The issue of race has also loomed over the nuisance lawsuits. Although not explicitly argued in court, it’s been obvious that the plaintiffs have all been Black. That’s not an accident. Industrialized hog operations are disproportionately located in low-income neighborhoods and communities of color, according to census data. (The EPA agreed, which forced the Department of Environmental Quality to address water and air pollution, as part of a civil rights settlement. Haddix and Dorosin also represented the plaintiffs in that complaint.)
“Here we have a location issue,” Reddix-Smalls said. “Farms, landfills, prisons — they tend to locate in less dense areas, on cheaper land. That’s where black people live and gather. But it’s underestimated how important environmental concerns are in our community.”

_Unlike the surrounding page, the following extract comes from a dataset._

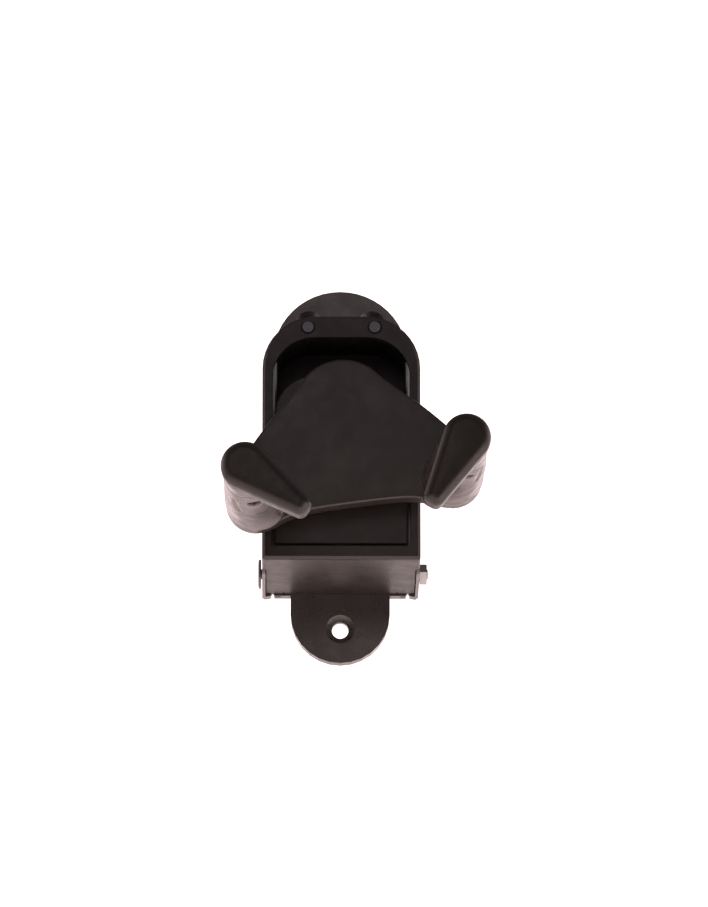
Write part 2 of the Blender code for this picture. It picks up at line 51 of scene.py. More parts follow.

Because this is a constitutional challenge, the Chief Justice of the state Supreme Court — Cheri Beasley — will appoint a three-judge panel composed of Superior Court judges to hear the case.
Disclosure: The North Carolina Justice Center filed a brief in support of plaintiffs suing Smithfield/Murphy-Brown for nuisance. NC Policy Watch is a project of the Justice Center, but had no role in the decision to file the brief nor its contents. In order to maintain its editorial independence, Policy Watch has not read the brief and has not communicated with anyone at the Justice Center about it.